Professor Julie Mennell DL Professor Julie Mennell DL

To celebrate International Women’s Day, we caught up with Professor Julie Mennell DL, Vice Chancellor at University of Cumbria and Cumbria LEP Board Member.

A mathematics and physics graduate with a PhD in Applied Physics, Julie has an international reputation in the field of forensic and crime scene science. She has served on the Home Office Forensic Science Advisory Council and the Skills for Justice Forensic Science Occupational Skills Committee, making significant contributions to forensic science strategy, education and workforce development in the UK and overseas.

Now Vice Chancellor at University of Cumbria, she hopes to promote confidence and self-belief in our young people.

Why do you think it is important to celebrate International Women’s Day?
"Women across the globe achieve great things every day in thousands and thousands of ways - some in the headlines, many more in our homes, workplaces and communities. I think it's important we recognise and celebrate their many roles and achievements and who and what they represent."

What do you love most about your job as Vice Chancellor, University of Cumbria?
"I'm part of a University that was established in and for Cumbria to positively impact on people, place and future generations, which inspires and drives me. It's also such a people job, both inside and outside the university, which I love, whether working with people, for them or through them. Can't think of anything else I'd rather be doing!"
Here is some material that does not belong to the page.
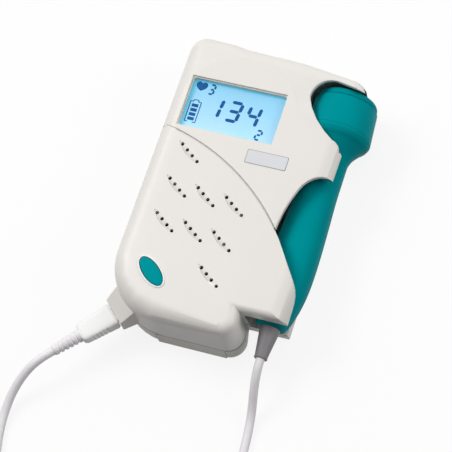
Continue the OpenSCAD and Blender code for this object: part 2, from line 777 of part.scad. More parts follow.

If you could change one misconception about how women are perceived in academia, what would it be and why?
"I often meet young women who tell me they are not academic, 'not very brainy' and higher-level education and roles aren't for them. We need to keep myth busting and to instil more confidence and belief in our young people. We have talent and we have jobs for talent."

What's the most valuable piece of advice you can pass on to anyone, especially women trying to establish their careers in senior leadership roles?
"Leadership isn't about knowing all the answers, it's about being able identify the right questions to ask and surrounding yourself with the people, and from all parts of the organisation and beyond, to provide the answers. Even if it makes your head hurt at times!"

You’ve had the ability to 'break through the glass ceiling' in your career, what is it that has allowed you to do that, and what traits have helped you to succeed the most?
"In my early career it was a combination of self-belief, confidence and being able to see and seize opportunities. Most importantly though it was being backed and encouraged by senior colleagues to do this, and of course that's now a big part of my role and responsibility to others."

Julie, you sit on the board for Cumbria LEP, what three factors do you think are shifting board diversity to ‘business as usual?’
"Diversity brings us news ideas, new perspectives, new challenges, new questions and solutions and so much more talent and skills to draw on. We only have to look at the amazing work of our Future Leaders to see this. Simply, it's business critical."

Who are the people that have inspired you during your career? What influence did they have on you and how you work?
"I always say my Mum when asked this question. she left school at 14, had three children by 21 and undertook evening classes, night shifts and with little sleep in the day to go on to buy our own house, become a nurse, to get a degree then masters and to manage an Eye Theatre. She's been a super role model, to me and others."

What progress have you seen on gender equality in your life and work?
"We only have to look at the number of senior leaders across Cumbria and the university sector to see and importantly benefit from the progress made. We need to build further on this and keep working to ensure that all parts of our communities and society are valued and encouraged. An inclusive Cumbria has so much more to give."

What are your personal motivators? What do you do outside of work that keeps the pressures of work at bay?
"Definitely family and enjoying and cherishing all that this entails."